Square Market as the service is known, operate a free to list with a free store and a 2.75% fee on successful sales. There are no monthly or listing fees, they simply take a cut if you make a sale. Square Market aims to be an online marketplace for local businesses across the US to sell everything from handmade jewellery, housewares and merchandise, to yoga lessons and beauty services

Retailers can simply set up an online store and create listings. Sales made via Square Market and sales paid for with Square in a physical store are all available to view in the Square dashboard

Normally I’d be pretty dismissive of a new marketplace with only a handful of sellers listing on it, but Square has one advantage that others don’t – although a newcomer they’re already a payments company. They’ve plenty of big names on their board and Square have already won a deal to power mobile payments for Starbucks in the US. If companies are using a payment service why wouldn’t they add their products to the marketplace from the same company?

Square appeals generally to smaller retailers enabling them to take mobile payments in the offline world. Many of their customers are mobile businesses but retailers are increasingly finding it difficult to compete offline only. Now any retailer using Square as for payments can create an instant online store.

There is one small point which must really irk Square, there’s already an auction game site created by Oxford University students at the URL squaremarket.com. Square are stuck with squareup.com/market which isn’t the most elegant URL to remember.

5 Responses

  1. This is great news, I hope they’re successful and can launch this in the UK in the coming years.

    Serious competition is what the market needs. With fee’s at 2.75%, that’s hugely undercutting everyone, it’s cheaper than a website in most cases!

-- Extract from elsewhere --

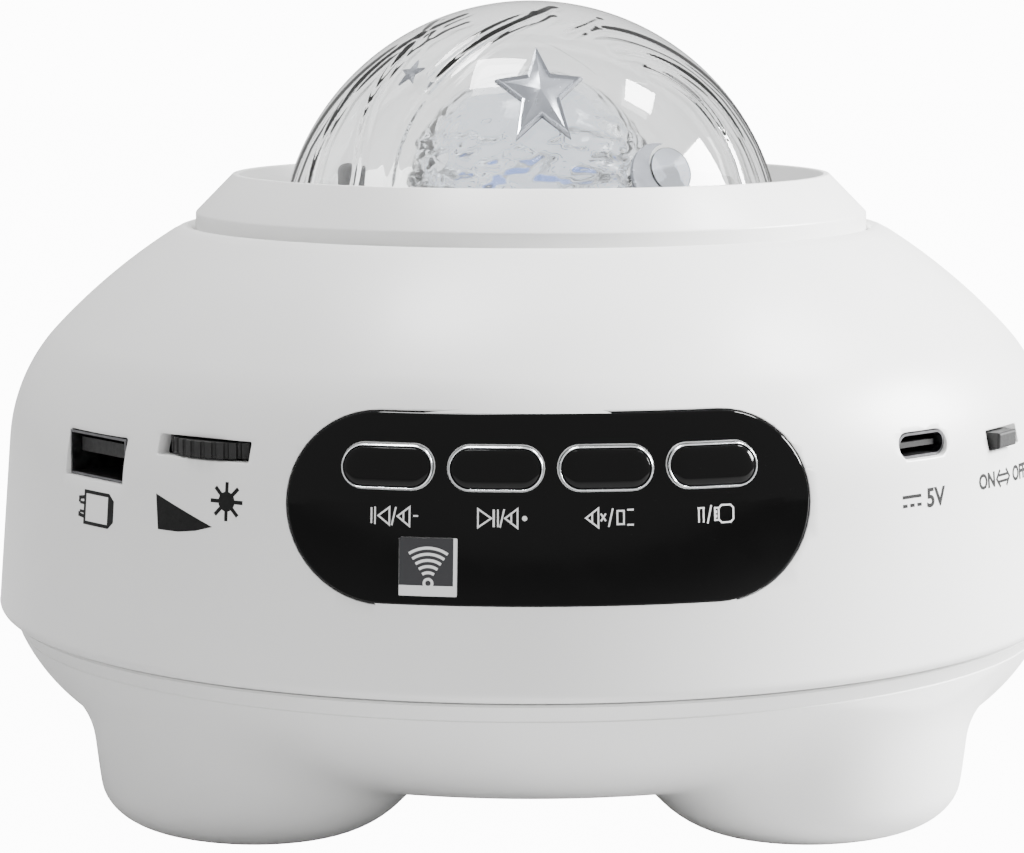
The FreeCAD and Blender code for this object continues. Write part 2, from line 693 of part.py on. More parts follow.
def dome_lens():
    flange_top = LEDGE_TOP + DOME_FLANGE_T
    ball = Part.makeSphere(DOME_R, Vector(0, 0, DOME_Z))
    hollow = Part.makeSphere(DOME_R - DOME_WALL, Vector(0, 0, DOME_Z))
    keep = rod(DOME_R + 5, DOME_Z, DOME_Z + DOME_R + 5)
    shell = ball.common(keep)
    shell = shell.fuse(rod(DOME_R, LEDGE_TOP, DOME_Z)).fuse(rod(DOME_FLANGE_R, LEDGE_TOP, flange_top))
    inside = hollow.common(keep).fuse(rod(DOME_R - DOME_WALL, LEDGE_TOP - 1, DOME_Z))
    shell = shell.removeSplitter().cut(inside)
    # The big star and the moon stand on the outside of the dome.
    skin = Part.makeSphere(DOME_R + STAR_RISE, Vector(0, 0, DOME_Z))
    skin = skin.cut(Part.makeSphere(DOME_R - DOME_WALL / 2, Vector(0, 0, DOME_Z)))
    star = star_outline(5, STAR_R, STAR_WAIST_R, DOME_R - MOTIF_DEEP / 2).extrude(Vector(0, -MOTIF_DEEP, 0))
    star = on_dome(star, STAR_Z, STAR_ANGLE)
    motif_back = Vector(0, MOTIF_DEEP / 2 - DOME_R, 0)
    disc = Part.makeCylinder(MOON_R, MOTIF_DEEP, motif_back, Vector(0, -1, 0))
    bite_back = motif_back + Vector(MOON_BITE_SHIFT, 1, 0)
    bite = Part.makeCylinder(MOON_BITE_R, MOTIF_DEEP + 2, bite_back, Vector(0, -1, 0))
    moon = on_dome(disc.cut(bite), MOON_Z, MOON_ANGLE)
    save("dome_lens", shell.fuse([skin.common(star), skin.common(moon)]))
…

  2. It is nice to see new marketplace coming up so often. This means not to bother building your own eCommerce site.

    Does anyone think TAMEBAY will introduce its Marketplace at some point ?

  3. Marketplaces are useless without buyers. I’ve seen lots of players and tried quite a few – BooCoo.com and AtomicMall.com. I put money and time into both. Neither one made any sales. BooCoo gave it up earlier this year. No idea how anyone does anything with Atomic Mall, zero traffic. Even bigger names like Rakuten (formerly Buy.com) and Sears, both of which I have used and neither generate any kind of real traffic. Rakuten has to be one of the biggest scams, at least in the U.S. – $30 per month, .99 per sale, plus 12+% fees – and little traffic. I doubt square can generate enough sales to matter to most sellers.